Data provided:
────────
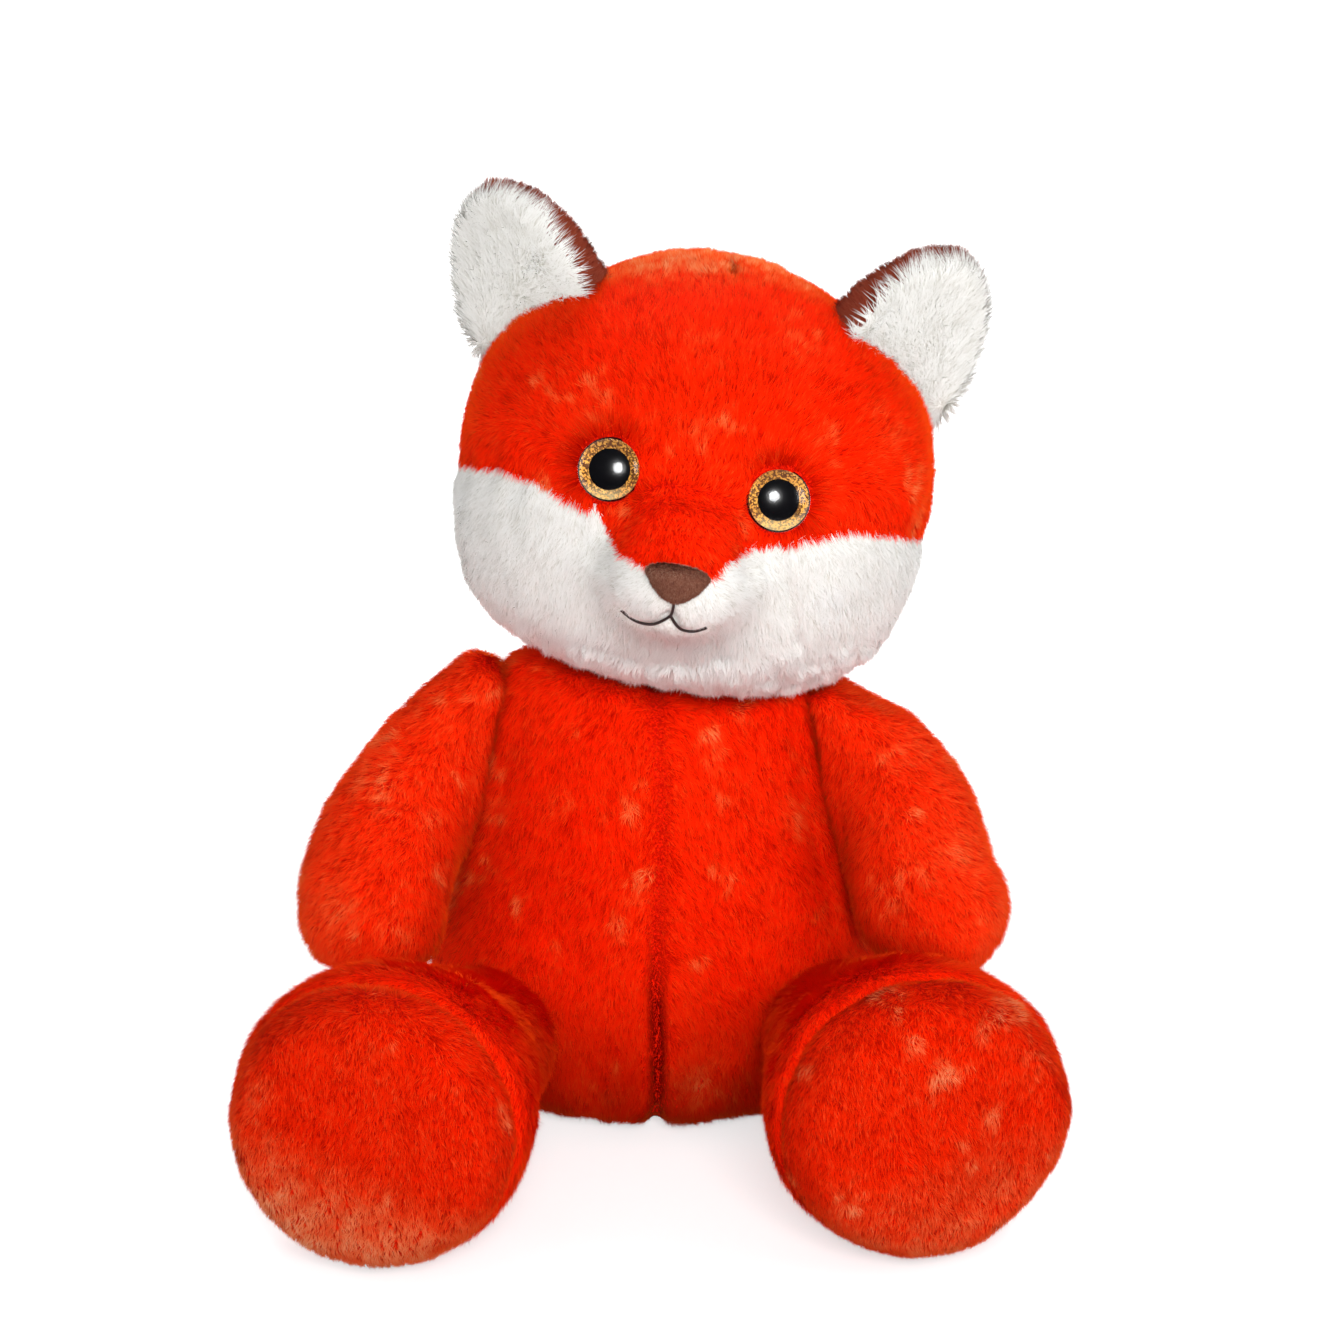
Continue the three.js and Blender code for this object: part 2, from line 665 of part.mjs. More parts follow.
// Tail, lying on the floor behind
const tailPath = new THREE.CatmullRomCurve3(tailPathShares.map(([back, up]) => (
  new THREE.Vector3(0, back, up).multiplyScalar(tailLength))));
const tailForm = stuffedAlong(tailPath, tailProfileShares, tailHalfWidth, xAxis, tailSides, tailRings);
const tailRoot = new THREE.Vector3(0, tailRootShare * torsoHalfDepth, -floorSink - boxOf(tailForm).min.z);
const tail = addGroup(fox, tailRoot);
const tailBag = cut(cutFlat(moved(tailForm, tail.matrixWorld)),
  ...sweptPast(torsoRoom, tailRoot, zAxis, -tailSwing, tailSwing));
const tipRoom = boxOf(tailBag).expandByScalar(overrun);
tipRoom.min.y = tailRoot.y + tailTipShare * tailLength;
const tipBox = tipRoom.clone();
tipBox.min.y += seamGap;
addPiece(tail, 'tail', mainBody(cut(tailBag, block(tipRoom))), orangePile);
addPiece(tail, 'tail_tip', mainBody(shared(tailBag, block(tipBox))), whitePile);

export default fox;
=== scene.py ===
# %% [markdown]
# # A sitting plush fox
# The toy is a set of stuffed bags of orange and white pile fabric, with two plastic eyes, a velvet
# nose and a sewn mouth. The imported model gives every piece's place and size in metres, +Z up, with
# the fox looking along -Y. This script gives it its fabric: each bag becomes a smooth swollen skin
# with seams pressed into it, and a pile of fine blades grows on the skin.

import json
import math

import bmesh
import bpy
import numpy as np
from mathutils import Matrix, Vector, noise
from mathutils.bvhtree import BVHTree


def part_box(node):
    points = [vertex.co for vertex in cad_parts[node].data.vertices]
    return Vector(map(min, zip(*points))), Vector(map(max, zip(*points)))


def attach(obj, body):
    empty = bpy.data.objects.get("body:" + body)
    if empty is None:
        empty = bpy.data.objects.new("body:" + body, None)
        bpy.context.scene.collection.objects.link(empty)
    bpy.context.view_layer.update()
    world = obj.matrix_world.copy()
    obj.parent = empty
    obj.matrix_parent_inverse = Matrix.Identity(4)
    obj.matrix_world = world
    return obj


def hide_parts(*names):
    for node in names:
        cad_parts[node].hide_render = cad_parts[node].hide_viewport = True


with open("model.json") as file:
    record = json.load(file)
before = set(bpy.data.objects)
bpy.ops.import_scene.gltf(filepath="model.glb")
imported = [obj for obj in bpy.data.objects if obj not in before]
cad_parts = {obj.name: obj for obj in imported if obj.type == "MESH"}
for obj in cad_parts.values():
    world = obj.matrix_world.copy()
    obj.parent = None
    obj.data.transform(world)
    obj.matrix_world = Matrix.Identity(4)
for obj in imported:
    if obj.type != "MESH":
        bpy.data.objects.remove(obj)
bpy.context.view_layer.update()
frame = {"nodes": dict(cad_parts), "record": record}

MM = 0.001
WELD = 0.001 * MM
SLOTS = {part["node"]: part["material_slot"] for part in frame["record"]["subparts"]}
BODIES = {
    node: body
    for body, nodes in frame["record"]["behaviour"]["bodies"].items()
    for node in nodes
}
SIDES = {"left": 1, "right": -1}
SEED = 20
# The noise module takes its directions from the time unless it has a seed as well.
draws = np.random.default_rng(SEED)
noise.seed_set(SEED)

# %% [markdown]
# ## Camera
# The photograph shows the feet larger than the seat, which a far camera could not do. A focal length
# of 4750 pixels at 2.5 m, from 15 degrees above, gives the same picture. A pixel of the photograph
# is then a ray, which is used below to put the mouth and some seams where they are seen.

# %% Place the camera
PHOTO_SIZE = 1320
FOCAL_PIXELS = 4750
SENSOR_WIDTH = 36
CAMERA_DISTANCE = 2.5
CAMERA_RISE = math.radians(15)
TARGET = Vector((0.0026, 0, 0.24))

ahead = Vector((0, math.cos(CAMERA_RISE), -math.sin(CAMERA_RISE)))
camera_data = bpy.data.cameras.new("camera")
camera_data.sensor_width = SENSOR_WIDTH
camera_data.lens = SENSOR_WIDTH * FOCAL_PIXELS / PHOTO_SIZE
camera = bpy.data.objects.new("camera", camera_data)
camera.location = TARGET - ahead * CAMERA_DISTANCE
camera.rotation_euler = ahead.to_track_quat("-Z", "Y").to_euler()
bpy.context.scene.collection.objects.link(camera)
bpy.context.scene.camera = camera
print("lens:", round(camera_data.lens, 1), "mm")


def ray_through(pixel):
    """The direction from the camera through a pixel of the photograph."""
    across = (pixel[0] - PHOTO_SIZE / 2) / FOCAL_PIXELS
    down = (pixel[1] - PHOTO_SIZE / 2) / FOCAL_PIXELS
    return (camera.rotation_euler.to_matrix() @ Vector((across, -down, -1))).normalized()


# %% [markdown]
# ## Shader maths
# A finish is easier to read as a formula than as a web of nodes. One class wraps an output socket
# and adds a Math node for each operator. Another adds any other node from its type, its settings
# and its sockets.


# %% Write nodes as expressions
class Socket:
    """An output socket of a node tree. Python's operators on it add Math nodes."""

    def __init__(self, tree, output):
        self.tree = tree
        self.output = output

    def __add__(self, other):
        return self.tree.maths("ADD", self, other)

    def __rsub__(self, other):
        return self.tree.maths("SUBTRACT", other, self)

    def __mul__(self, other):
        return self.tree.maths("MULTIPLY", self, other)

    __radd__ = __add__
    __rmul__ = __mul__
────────
Work instructions:
Return the whole listing exactly.

Response for this exercise:
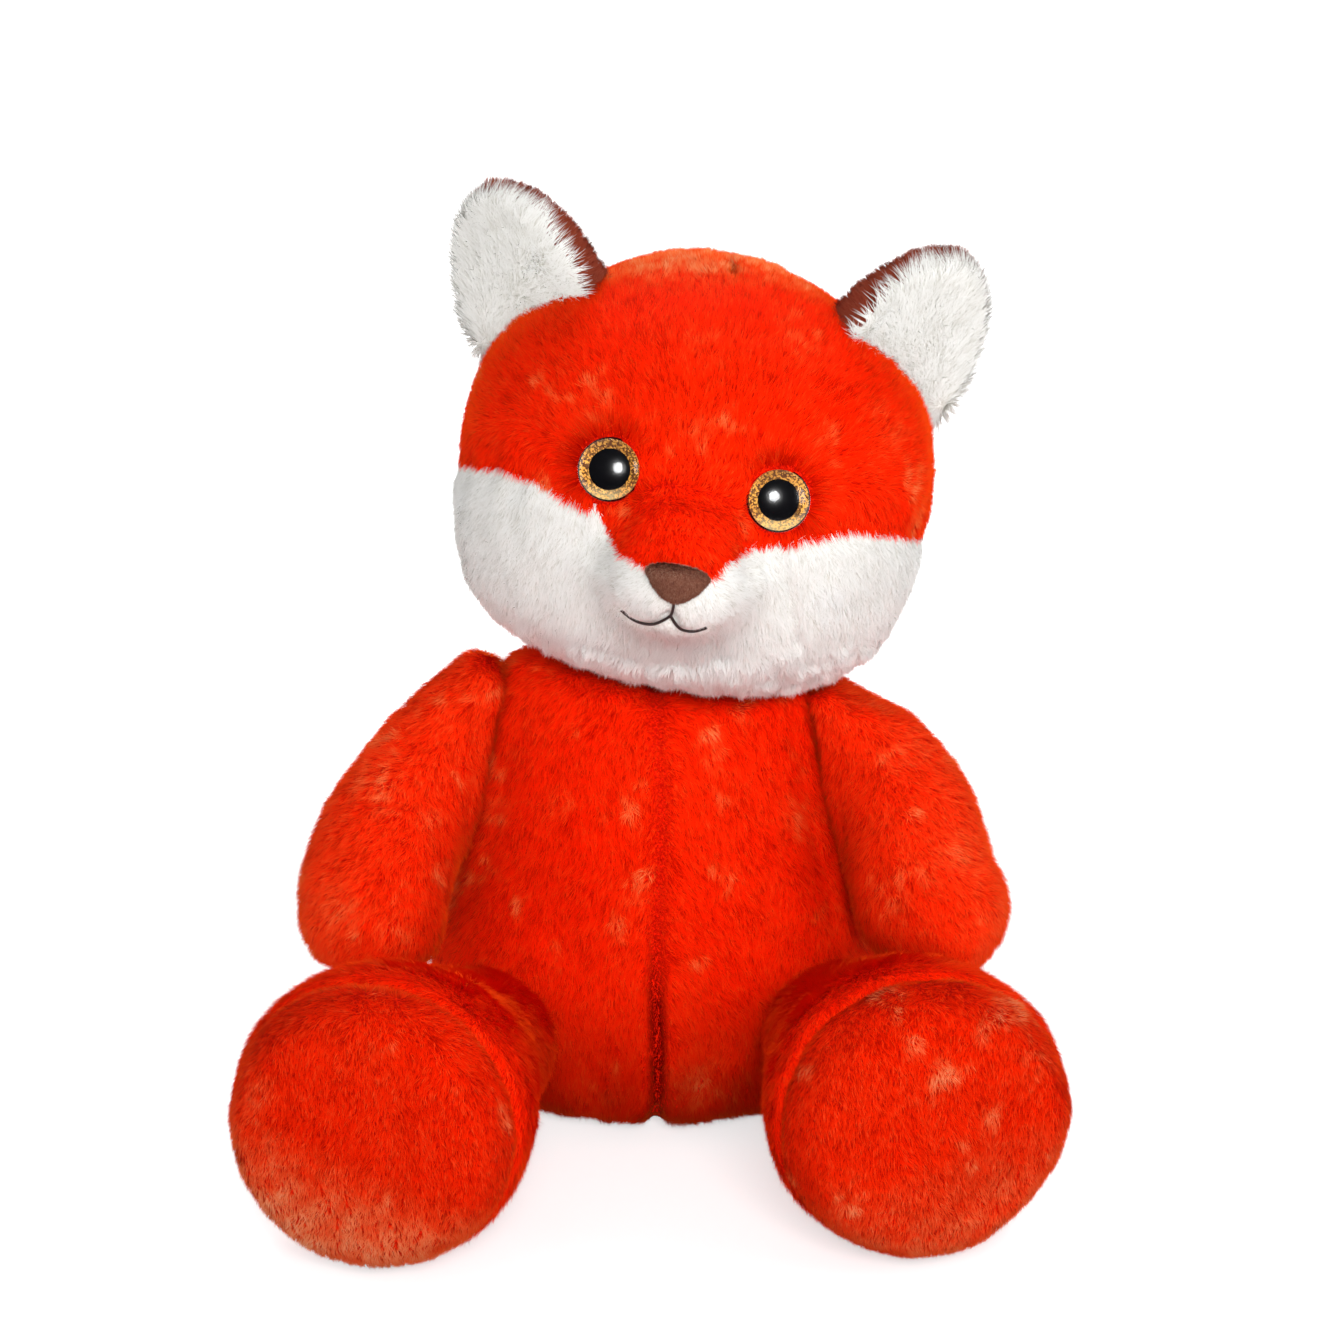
Continue the three.js and Blender code for this object: part 2, from line 665 of part.mjs. More parts follow.
// Tail, lying on the floor behind
const tailPath = new THREE.CatmullRomCurve3(tailPathShares.map(([back, up]) => (
  new THREE.Vector3(0, back, up).multiplyScalar(tailLength))));
const tailForm = stuffedAlong(tailPath, tailProfileShares, tailHalfWidth, xAxis, tailSides, tailRings);
const tailRoot = new THREE.Vector3(0, tailRootShare * torsoHalfDepth, -floorSink - boxOf(tailForm).min.z);
const tail = addGroup(fox, tailRoot);
const tailBag = cut(cutFlat(moved(tailForm, tail.matrixWorld)),
  ...sweptPast(torsoRoom, tailRoot, zAxis, -tailSwing, tailSwing));
const tipRoom = boxOf(tailBag).expandByScalar(overrun);
tipRoom.min.y = tailRoot.y + tailTipShare * tailLength;
const tipBox = tipRoom.clone();
tipBox.min.y += seamGap;
addPiece(tail, 'tail', mainBody(cut(tailBag, block(tipRoom))), orangePile);
addPiece(tail, 'tail_tip', mainBody(shared(tailBag, block(tipBox))), whitePile);

export default fox;
=== scene.py ===
# %% [markdown]
# # A sitting plush fox
# The toy is a set of stuffed bags of orange and white pile fabric, with two plastic eyes, a velvet
# nose and a sewn mouth. The imported model gives every piece's place and size in metres, +Z up, with
# the fox looking along -Y. This script gives it its fabric: each bag becomes a smooth swollen skin
# with seams pressed into it, and a pile of fine blades grows on the skin.

import json
import math

import bmesh
import bpy
import numpy as np
from mathutils import Matrix, Vector, noise
from mathutils.bvhtree import BVHTree


def part_box(node):
    points = [vertex.co for vertex in cad_parts[node].data.vertices]
    return Vector(map(min, zip(*points))), Vector(map(max, zip(*points)))


def attach(obj, body):
    empty = bpy.data.objects.get("body:" + body)
    if empty is None:
        empty = bpy.data.objects.new("body:" + body, None)
        bpy.context.scene.collection.objects.link(empty)
    bpy.context.view_layer.update()
    world = obj.matrix_world.copy()
    obj.parent = empty
    obj.matrix_parent_inverse = Matrix.Identity(4)
    obj.matrix_world = world
    return obj


def hide_parts(*names):
    for node in names:
        cad_parts[node].hide_render = cad_parts[node].hide_viewport = True


with open("model.json") as file:
    record = json.load(file)
before = set(bpy.data.objects)
bpy.ops.import_scene.gltf(filepath="model.glb")
imported = [obj for obj in bpy.data.objects if obj not in before]
cad_parts = {obj.name: obj for obj in imported if obj.type == "MESH"}
for obj in cad_parts.values():
    world = obj.matrix_world.copy()
    obj.parent = None
    obj.data.transform(world)
    obj.matrix_world = Matrix.Identity(4)
for obj in imported:
    if obj.type != "MESH":
        bpy.data.objects.remove(obj)
bpy.context.view_layer.update()
frame = {"nodes": dict(cad_parts), "record": record}

MM = 0.001
WELD = 0.001 * MM
SLOTS = {part["node"]: part["material_slot"] for part in frame["record"]["subparts"]}
BODIES = {
    node: body
    for body, nodes in frame["record"]["behaviour"]["bodies"].items()
    for node in nodes
}
SIDES = {"left": 1, "right": -1}
SEED = 20
# The noise module takes its directions from the time unless it has a seed as well.
draws = np.random.default_rng(SEED)
noise.seed_set(SEED)

# %% [markdown]
# ## Camera
# The photograph shows the feet larger than the seat, which a far camera could not do. A focal length
# of 4750 pixels at 2.5 m, from 15 degrees above, gives the same picture. A pixel of the photograph
# is then a ray, which is used below to put the mouth and some seams where they are seen.

# %% Place the camera
PHOTO_SIZE = 1320
FOCAL_PIXELS = 4750
SENSOR_WIDTH = 36
CAMERA_DISTANCE = 2.5
CAMERA_RISE = math.radians(15)
TARGET = Vector((0.0026, 0, 0.24))

ahead = Vector((0, math.cos(CAMERA_RISE), -math.sin(CAMERA_RISE)))
camera_data = bpy.data.cameras.new("camera")
camera_data.sensor_width = SENSOR_WIDTH
camera_data.lens = SENSOR_WIDTH * FOCAL_PIXELS / PHOTO_SIZE
camera = bpy.data.objects.new("camera", camera_data)
camera.location = TARGET - ahead * CAMERA_DISTANCE
camera.rotation_euler = ahead.to_track_quat("-Z", "Y").to_euler()
bpy.context.scene.collection.objects.link(camera)
bpy.context.scene.camera = camera
print("lens:", round(camera_data.lens, 1), "mm")


def ray_through(pixel):
    """The direction from the camera through a pixel of the photograph."""
    across = (pixel[0] - PHOTO_SIZE / 2) / FOCAL_PIXELS
    down = (pixel[1] - PHOTO_SIZE / 2) / FOCAL_PIXELS
    return (camera.rotation_euler.to_matrix() @ Vector((across, -down, -1))).normalized()


# %% [markdown]
# ## Shader maths
# A finish is easier to read as a formula than as a web of nodes. One class wraps an output socket
# and adds a Math node for each operator. Another adds any other node from its type, its settings
# and its sockets.


# %% Write nodes as expressions
class Socket:
    """An output socket of a node tree. Python's operators on it add Math nodes."""

    def __init__(self, tree, output):
        self.tree = tree
        self.output = output

    def __add__(self, other):
        return self.tree.maths("ADD", self, other)

    def __rsub__(self, other):
        return self.tree.maths("SUBTRACT", other, self)

    def __mul__(self, other):
        return self.tree.maths("MULTIPLY", self, other)

    __radd__ = __add__
    __rmul__ = __mul__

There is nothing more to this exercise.